_WHAT THE EXERCISE ASKS_
Identify every line containing the word "before" and reproduce each one.

_Rows from a 3D modeling dataset_
..............................

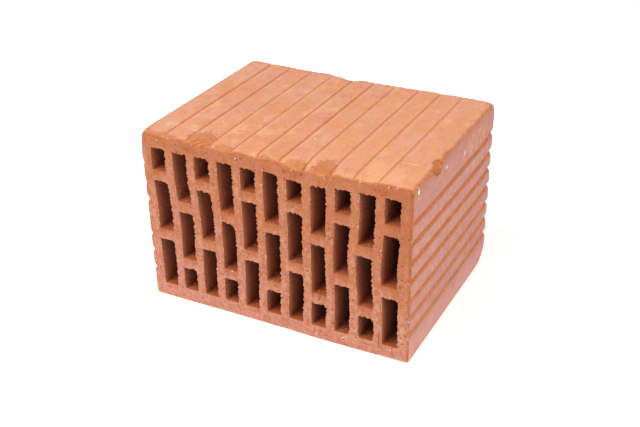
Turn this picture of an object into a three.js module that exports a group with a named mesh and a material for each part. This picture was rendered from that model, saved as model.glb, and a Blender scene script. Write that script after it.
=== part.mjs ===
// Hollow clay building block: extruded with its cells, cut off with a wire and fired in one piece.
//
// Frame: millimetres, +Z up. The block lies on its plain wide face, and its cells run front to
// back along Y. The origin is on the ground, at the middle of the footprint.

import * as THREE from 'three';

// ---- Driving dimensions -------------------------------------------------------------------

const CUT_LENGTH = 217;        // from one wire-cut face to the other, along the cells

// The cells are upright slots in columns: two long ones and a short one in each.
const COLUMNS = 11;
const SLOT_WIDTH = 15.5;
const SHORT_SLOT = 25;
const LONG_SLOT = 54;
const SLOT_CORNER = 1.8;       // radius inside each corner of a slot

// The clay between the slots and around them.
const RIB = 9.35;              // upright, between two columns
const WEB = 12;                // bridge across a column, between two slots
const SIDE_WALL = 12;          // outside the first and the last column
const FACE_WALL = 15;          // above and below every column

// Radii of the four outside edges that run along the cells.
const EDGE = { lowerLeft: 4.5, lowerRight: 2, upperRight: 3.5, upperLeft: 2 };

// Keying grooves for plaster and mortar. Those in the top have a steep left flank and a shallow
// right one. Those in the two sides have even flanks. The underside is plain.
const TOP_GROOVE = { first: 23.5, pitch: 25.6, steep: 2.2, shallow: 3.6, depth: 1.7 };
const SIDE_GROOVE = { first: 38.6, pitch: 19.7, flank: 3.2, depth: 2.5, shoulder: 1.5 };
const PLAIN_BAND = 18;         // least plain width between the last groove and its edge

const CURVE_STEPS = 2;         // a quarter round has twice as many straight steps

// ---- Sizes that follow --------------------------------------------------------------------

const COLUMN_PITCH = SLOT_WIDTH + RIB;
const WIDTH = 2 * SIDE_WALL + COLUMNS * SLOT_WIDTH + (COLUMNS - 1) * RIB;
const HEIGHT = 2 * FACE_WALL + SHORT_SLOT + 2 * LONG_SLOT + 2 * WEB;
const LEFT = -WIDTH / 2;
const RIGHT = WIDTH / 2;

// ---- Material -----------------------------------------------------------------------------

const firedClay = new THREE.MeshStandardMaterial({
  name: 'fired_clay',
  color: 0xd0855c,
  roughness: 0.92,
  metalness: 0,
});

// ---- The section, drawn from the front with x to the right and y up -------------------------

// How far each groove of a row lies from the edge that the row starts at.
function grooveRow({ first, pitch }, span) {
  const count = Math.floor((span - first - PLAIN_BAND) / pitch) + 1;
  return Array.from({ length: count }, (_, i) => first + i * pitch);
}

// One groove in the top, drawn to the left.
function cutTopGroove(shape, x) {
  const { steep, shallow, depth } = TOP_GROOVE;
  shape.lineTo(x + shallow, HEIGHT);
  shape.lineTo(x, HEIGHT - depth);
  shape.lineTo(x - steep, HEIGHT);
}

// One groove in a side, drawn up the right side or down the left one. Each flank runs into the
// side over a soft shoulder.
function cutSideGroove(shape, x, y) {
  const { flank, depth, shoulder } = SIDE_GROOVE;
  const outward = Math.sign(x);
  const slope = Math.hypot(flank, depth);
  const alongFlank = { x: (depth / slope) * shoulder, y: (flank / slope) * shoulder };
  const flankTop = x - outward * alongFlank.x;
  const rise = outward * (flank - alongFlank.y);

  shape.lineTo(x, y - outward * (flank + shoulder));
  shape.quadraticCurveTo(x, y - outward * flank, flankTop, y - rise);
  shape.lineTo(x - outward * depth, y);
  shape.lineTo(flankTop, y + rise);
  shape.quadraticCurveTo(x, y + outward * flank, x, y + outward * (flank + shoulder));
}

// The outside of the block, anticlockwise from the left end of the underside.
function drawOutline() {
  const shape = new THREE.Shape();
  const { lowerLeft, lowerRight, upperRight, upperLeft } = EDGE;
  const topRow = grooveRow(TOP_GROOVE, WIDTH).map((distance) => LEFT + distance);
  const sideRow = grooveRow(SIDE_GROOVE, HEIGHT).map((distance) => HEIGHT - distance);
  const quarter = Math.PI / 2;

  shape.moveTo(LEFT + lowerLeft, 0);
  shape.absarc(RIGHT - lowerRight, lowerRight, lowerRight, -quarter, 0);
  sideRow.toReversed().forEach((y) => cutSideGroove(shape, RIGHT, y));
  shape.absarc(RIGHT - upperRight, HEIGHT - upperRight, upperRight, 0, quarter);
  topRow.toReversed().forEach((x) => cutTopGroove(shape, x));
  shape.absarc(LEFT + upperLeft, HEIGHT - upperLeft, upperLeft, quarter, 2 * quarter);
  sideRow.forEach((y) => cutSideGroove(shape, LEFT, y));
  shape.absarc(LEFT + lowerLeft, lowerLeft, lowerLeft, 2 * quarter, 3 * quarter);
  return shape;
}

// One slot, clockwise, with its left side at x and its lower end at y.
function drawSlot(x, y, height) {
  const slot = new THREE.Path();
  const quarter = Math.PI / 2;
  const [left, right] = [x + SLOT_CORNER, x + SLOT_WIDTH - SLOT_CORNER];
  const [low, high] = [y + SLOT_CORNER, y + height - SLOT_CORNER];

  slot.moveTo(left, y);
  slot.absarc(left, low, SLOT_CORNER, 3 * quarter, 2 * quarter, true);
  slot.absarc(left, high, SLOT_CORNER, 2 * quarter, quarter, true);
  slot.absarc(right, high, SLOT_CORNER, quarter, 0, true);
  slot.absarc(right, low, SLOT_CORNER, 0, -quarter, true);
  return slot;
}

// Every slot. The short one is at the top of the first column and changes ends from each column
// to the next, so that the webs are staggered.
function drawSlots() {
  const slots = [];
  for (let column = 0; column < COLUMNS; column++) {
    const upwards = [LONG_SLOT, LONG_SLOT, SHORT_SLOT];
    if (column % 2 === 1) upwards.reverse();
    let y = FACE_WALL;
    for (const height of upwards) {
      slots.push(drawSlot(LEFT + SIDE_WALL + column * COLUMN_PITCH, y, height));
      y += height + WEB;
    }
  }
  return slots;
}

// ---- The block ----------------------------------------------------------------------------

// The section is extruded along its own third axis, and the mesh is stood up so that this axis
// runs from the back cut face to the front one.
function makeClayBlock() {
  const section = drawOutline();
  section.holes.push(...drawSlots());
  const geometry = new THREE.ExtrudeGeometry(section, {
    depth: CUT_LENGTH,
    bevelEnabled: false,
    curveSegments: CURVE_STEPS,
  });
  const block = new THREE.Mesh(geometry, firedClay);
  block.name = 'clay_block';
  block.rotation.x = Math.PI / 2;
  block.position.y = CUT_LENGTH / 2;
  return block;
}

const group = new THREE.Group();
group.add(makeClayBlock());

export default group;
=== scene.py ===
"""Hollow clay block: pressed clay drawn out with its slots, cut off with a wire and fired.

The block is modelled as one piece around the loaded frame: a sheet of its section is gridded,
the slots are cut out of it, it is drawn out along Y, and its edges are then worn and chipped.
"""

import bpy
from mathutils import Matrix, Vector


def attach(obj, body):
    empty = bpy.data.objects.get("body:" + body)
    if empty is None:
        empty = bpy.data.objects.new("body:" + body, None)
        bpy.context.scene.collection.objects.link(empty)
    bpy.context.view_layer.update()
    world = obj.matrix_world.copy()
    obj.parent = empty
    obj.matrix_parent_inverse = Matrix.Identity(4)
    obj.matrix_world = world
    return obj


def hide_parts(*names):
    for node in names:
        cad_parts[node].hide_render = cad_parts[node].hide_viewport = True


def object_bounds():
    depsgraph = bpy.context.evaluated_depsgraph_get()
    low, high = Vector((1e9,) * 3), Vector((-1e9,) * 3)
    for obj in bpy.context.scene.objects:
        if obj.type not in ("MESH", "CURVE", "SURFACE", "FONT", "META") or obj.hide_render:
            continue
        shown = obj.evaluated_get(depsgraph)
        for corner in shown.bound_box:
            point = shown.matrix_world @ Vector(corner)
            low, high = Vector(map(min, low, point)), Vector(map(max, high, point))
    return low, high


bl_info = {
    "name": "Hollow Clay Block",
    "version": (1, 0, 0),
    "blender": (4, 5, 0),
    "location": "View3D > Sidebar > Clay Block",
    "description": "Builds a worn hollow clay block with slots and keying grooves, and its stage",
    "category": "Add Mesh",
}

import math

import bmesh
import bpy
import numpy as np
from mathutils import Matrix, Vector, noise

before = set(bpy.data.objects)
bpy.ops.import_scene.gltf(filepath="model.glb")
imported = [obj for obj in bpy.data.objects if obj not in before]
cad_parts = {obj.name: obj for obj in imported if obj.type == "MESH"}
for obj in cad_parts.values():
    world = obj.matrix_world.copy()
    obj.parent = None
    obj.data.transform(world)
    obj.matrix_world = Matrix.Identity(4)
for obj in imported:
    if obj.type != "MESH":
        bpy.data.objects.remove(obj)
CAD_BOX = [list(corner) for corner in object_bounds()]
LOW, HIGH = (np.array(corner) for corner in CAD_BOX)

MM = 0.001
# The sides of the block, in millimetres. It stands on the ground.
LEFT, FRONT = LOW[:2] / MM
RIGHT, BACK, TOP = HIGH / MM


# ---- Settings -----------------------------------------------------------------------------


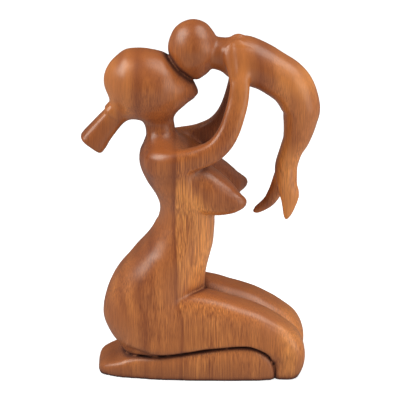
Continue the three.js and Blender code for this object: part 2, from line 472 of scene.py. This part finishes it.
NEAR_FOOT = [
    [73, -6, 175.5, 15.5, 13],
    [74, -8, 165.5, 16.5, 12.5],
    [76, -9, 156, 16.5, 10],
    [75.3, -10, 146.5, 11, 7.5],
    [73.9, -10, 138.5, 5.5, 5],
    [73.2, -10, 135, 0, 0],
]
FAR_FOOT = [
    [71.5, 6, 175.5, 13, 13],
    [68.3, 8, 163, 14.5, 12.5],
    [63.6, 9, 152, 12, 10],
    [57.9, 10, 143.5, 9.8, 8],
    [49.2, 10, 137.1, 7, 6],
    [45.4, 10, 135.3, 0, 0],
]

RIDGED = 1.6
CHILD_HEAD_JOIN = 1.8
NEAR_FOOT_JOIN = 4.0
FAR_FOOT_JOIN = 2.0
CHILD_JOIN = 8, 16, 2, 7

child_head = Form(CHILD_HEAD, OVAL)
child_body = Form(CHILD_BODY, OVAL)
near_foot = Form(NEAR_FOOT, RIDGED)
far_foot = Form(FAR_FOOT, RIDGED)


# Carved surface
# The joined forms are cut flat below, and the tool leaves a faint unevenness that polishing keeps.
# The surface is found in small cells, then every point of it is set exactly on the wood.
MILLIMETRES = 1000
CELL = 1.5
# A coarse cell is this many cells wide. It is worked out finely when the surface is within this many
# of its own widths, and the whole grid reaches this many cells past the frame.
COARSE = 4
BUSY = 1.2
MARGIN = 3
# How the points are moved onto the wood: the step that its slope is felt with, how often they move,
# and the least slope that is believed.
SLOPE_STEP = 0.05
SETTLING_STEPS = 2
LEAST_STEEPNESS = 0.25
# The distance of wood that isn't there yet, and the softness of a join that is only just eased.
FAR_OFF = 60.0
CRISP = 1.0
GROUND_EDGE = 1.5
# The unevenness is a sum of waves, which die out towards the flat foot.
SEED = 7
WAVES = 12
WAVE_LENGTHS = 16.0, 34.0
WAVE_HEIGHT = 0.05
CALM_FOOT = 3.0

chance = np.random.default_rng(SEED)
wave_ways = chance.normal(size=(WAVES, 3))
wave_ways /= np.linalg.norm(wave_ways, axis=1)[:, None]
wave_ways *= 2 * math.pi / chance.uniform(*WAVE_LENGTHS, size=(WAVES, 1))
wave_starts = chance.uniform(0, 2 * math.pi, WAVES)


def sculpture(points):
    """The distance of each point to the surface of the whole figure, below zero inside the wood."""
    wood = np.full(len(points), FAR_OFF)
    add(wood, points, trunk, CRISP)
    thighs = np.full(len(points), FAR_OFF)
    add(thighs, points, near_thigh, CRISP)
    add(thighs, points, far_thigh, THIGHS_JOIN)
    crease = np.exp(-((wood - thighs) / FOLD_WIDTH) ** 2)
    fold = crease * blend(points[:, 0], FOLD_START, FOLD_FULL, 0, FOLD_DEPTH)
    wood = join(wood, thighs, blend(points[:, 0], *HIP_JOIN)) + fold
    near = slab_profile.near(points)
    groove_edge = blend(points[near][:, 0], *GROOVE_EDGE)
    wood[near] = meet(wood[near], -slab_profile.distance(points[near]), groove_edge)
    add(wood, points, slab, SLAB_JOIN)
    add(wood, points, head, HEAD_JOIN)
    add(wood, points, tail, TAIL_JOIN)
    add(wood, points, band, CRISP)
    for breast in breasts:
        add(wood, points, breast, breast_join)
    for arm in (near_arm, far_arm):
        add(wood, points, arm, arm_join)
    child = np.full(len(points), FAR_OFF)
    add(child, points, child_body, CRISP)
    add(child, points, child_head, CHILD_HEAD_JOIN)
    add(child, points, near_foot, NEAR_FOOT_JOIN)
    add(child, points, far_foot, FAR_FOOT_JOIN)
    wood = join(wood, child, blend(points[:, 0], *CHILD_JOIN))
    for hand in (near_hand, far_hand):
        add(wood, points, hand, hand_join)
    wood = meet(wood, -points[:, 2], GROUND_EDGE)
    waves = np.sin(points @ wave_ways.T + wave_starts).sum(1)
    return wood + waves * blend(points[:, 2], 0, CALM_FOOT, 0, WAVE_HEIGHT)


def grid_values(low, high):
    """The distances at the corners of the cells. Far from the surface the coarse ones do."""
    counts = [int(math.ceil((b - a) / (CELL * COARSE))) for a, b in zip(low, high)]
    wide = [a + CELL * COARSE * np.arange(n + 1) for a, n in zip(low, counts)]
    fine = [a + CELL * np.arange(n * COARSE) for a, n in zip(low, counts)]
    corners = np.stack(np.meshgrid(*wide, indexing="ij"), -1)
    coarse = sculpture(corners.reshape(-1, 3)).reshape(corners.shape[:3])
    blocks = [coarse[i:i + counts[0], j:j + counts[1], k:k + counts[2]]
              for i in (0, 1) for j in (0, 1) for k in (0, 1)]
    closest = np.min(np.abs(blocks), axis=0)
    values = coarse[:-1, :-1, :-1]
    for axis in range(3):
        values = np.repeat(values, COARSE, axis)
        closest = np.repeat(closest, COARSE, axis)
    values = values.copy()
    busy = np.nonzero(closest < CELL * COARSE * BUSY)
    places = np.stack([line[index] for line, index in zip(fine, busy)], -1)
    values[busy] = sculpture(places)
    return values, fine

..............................

_WORKED ANSWER_
before = set(bpy.data.objects)
imported = [obj for obj in bpy.data.objects if obj not in before]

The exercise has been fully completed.